Bochum. . Intendant Anselm Weber und Regisseur Roger Vontobel zeigen ihre wohl letzten Arbeiten am Bochumer Schauspielhaus.

Seite an Seite nehmen sie Abschied: Intendant Anselm Weber und der langjährige Hausregisseur Roger Vontobel zeigen ihre wohl letzten Arbeiten am Bochumer Schauspielhaus, ehe es sie Richtung Frankfurt und Düsseldorf zieht. Der Zuschauer staunt nicht schlecht, denn die Aufführungen könnten un­terschiedlicher kaum sein.

Erster Aufschlag: Roger Vontobel, der während der Weber-Intendanz für die stärksten Inszenierungen verantwortlich war, nimmt sich Bernard-Marie Koltès’ „Kampf des Negers und der Hunde“ vor. Empfindsamen Theatergängern sei gesagt: Der Abend ist ein Schlag in die Magengrube. Den ohnehin bitterbösen Text färbt der Regisseur noch eine ganze Spur abgründiger. Selbst für Vontobels Verhältnisse ist das finster: diese Wucht, diese Härte.
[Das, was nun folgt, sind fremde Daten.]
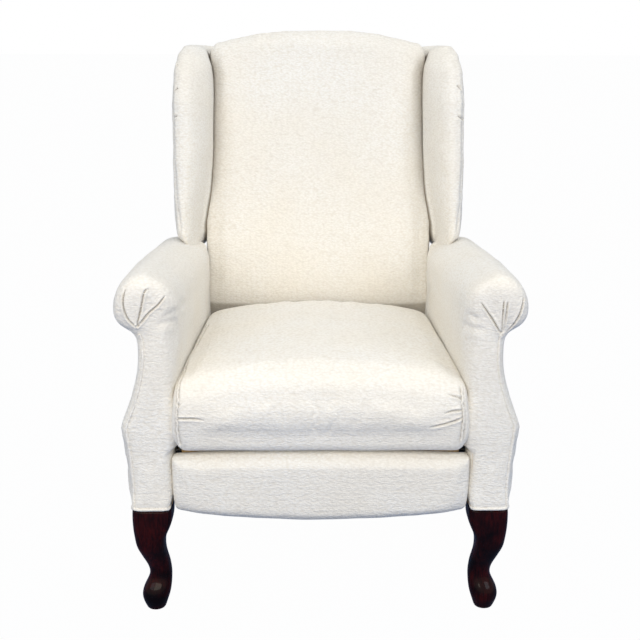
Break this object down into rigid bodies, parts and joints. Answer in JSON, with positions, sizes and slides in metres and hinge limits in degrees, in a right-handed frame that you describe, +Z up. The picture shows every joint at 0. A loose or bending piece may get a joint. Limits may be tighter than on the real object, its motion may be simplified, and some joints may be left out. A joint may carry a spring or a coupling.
{
  "type": "wingback recliner",
  "caption": "High-leg wing chair with rolled arms and cabriole legs; the seat swings forward to open a footrest panel and the back reclines.",
  "frame": {"origin": "on the floor, under the middle of the chair", "axes": "+X to the sitter's left, -Y to the front, +Z up"},
  "size_m": [0.748, 0.8051, 1.1053],
  "materials": {
    "cream_chenille": "woven chenille",
    "decking": "plain woven decking cloth",
    "mahogany": "dark gloss lacquer",
    "frame_wood": "bare planed hardwood",
    "mechanism_steel": "black enamel",
    "spring_wire": "bright drawn wire",
    "zinc_fastener": "zinc plated",
    "glide_plastic": "moulded"
  },
  "bodies": {
    "base": {"left_arm_stump": "frame_wood", "right_arm_stump": "frame_wood", "left_arm_rear_board": "frame_wood", "right_arm_rear_board": "frame_wood", "left_arm_rail": "frame_wood", "right_arm_rail": "frame_wood", "left_side_rail": "frame_wood", "right_side_rail": "frame_wood", "left_arm_cover": "cream_chenille", "right_arm_cover": "cream_chenille", "left_front_leg": "mahogany", "right_front_leg": "mahogany", "left_rear_leg": "mahogany", "right_rear_leg": "mahogany", "rear_stretcher": "frame_wood", "leg_bolts": "zinc_fastener", "leg_glides": "glide_plastic", "left_base_plate": "mechanism_steel", "right_base_plate": "mechanism_steel", "base_tube": "mechanism_steel", "base_screws": "zinc_fastener"},
    "rear_swing_links": {"left_rear_swing_link": "mechanism_steel", "right_rear_swing_link": "mechanism_steel"},
    "front_swing_links": {"left_front_swing_link": "mechanism_steel", "right_front_swing_link": "mechanism_steel"},
    "seat": {"left_seat_plate": "mechanism_steel", "right_seat_plate": "mechanism_steel", "seat_front_rail": "frame_wood", "seat_rear_rail": "frame_wood", "left_seat_rail": "frame_wood", "right_seat_rail": "frame_wood", "seat_springs": "spring_wire", "deck_pad": "decking", "seat_cushion": "cream_chenille"},
    "drive_links": {"left_drive_link": "mechanism_steel", "right_drive_link": "mechanism_steel"},
    "idler_links": {"left_idler_link": "mechanism_steel", "right_idler_link": "mechanism_steel"},
    "cross_links": {"left_cross_link": "mechanism_steel", "right_cross_link": "mechanism_steel"},
    "tilt_links": {"left_tilt_link": "mechanism_steel", "right_tilt_link": "mechanism_steel"},
    "footrest": {"left_footrest_bracket": "mechanism_steel", "right_footrest_bracket": "mechanism_steel", "footrest_board": "frame_wood", "footrest_pad": "cream_chenille"},
    "back": {"left_back_stile": "frame_wood", "right_back_stile": "frame_wood", "back_top_rail": "frame_wood", "back_bottom_rail": "frame_wood", "back_springs": "spring_wire", "outside_back": "cream_chenille", "back_cushion": "cream_chenille", "left_wing_board": "frame_wood", "right_wing_board": "frame_wood", "left_wing_cover": "cream_chenille", "right_wing_cover": "cream_chenille", "left_hinge_bracket": "mechanism_steel", "right_hinge_bracket": "mechanism_steel"}
  },
  "joints": [
    {"name": "seat_swing", "type": "hinge", "parent": "base", "child": "rear_swing_links", "pos_m": [0, 0.1095, 0.318], "axis": [-1, 0, 0], "range_deg": [0, 42]},
    {"name": "front_link_swing", "type": "hinge", "parent": "base", "child": "front_swing_links", "pos_m": [0, -0.0205, 0.318], "axis": [-1, 0, 0], "range_deg": [0, 42.05]},
    {"name": "seat_level", "type": "hinge", "parent": "rear_swing_links", "child": "seat", "pos_m": [0, 0.12339, 0.23922], "axis": [-1, 0, 0], "range_deg": [-42.05, 0]},
    {"name": "drive_link_swing", "type": "hinge", "parent": "seat", "child": "drive_links", "pos_m": [0, -0.3285, 0.328], "axis": [-1, 0, 0], "range_deg": [0, 136.75]},
    {"name": "idler_link_swing", "type": "hinge", "parent": "seat", "child": "idler_links", "pos_m": [0, -0.2793, 0.3197], "axis": [-1, 0, 0], "range_deg": [0, 136.85]},
    {"name": "cross_link_turn", "type": "hinge", "parent": "drive_links", "child": "cross_links", "pos_m": [0, -0.1392, 0.2319], "axis": [-1, 0, 0], "range_deg": [-138.65, 0]},
    {"name": "tilt_link_turn", "type": "hinge", "parent": "drive_links", "child": "tilt_links", "pos_m": [0, -0.1155, 0.2639], "axis": [-1, 0, 0], "range_deg": [-145.85, 0]},
    {"name": "footrest_turn", "type": "hinge", "parent": "cross_links", "child": "footrest", "pos_m": [0, -0.3245, 0.2847], "axis": [-1, 0, 0], "range_deg": [0, 110.65]},
    {"name": "back_recline", "type": "hinge", "parent": "seat", "child": "back", "pos_m": [0, 0.1845, 0.326], "axis": [-1, 0, 0], "range_deg": [0, 30]}
  ],
  "couplings": [
    {"joint": "front_link_swing", "follows": "seat_swing", "ratio": 1},
    {"joint": "seat_level", "follows": "seat_swing", "ratio": -1},
    {"joint": "drive_link_swing", "follows": "seat_swing", "ratio": 3.2548},
    {"joint": "idler_link_swing", "follows": "seat_swing", "ratio": 3.2571},
    {"joint": "cross_link_turn", "follows": "seat_swing", "ratio": -3.3},
    {"joint": "tilt_link_turn", "follows": "seat_swing", "ratio": -3.4714},
    {"joint": "footrest_turn", "follows": "seat_swing", "ratio": 2.6333}
  ]
}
Koltès schrieb sein Stück Ende der 70er-Jahre, es hat nichts von seiner Aktualität eingebüßt. Darin zeichnet der französische Autor die diffuse Angst des weißen Mannes vor dem Fremden, dem scheinbar Gefährlichen dort draußen. Auf ei­ner stillgelegten Baustelle in Westafrika verbergen sich die Konflikte ei­ner globalisierten Welt, die Vontobel auf einer unheimlich wirkenden Bühne (Fabian Wendling) austragen lässt. Metallische Strippen hängen von der Decke herab, Nebel wabert, Donner grollt.

Den dunkelhäutigen Alboury gibt – natürlich – Jana Schulz, die Vontobels Inszenierungen mit androgyner Erscheinung und furiosem Spiel schon oft entscheidend bereicherte. So geradlinig und abgeklärt wie hier hat man sie zuvor selten gesehen.

Dem gegenüber die „Hunde“: Werner Wölbern als Baustellenleiter Horn und Max Mayer als Cal. Beide haben eine Leiche im Keller: Ein schwarzer Arbeiter wurde getötet, was die Loyalität der beiden Männer auf den Prüfstand stellt. Während der souveräne Wölbern versucht, das drohende Unheil abzuwenden, und sich dabei immer krampfhafter am Whisky-Glas fest krallt, vollbringt Max Mayer die irrwitzigsten Auftritte des Abends.

Sein Cal ist ein grenzdebiler Zappelphilipp, ein Idiot, und genau deshalb so gefährlich. Wenn er von Schlamm überdeckt mit Gewehr in der Hand über die Bühne kriecht, dann sind das Momente, die grinsen und schaudern lassen.

Arthur Millers erster Broadway-Hit

Tags drauf ein völlig anderes Bild: Texttreu und todschick zeigt Anselm Weber Arthur Millers ersten Broadway-Hit „Alle meine Söhne“ (1947), und der Zuschauer fühlt sich runde 100 Minuten lang gut an die Hand genommen und angenehm belehrt. Erneut bleibt der scheidende Hausherr seinem Ruf treu, ein Verfechter des konventionellen Regietheaters zu sein, so stilvoll, routiniert, aber letztlich blutleer geht ihm der Abend von der Hand.

Das Stück spielt kurz nach dem Zweiten Weltkrieg. 21 Piloten sind tot, weil Joe Kellers Firma defekte Zylinderköpfe auslieferte – unter ihnen auch Joes Sohn Larry.

Offene Schuldfragen versteckt hinter gutbürgerlicher Fassade: Lydia Merkel baut ihre Bühne weit in den Saal hinein – ganz so als säßen die Zuschauer bei den Kellers im Garten. Das Ensemble muss aufpassen, dass die Abgründe, die in den Figuren lauern, nicht hinter edlen Anzügen und Cocktailkleidern verschwinden. Eindringlich gelingt dies Katharina Linder als verbitterter Kate und der erstaunlichen Xenia Snagowski, die als Sue einen donnernden Auftritt hinlegt.

Michael Schütz gibt seinen Joe als Denkmal des reinen Gewissens, sein allmählicher Absturz gelingt ihm nicht ganz überzeugend.

Viel Beifall fürs Ensemble und den scheidenden Intendanten, der sich erhobenen Hauptes verabschieden kann.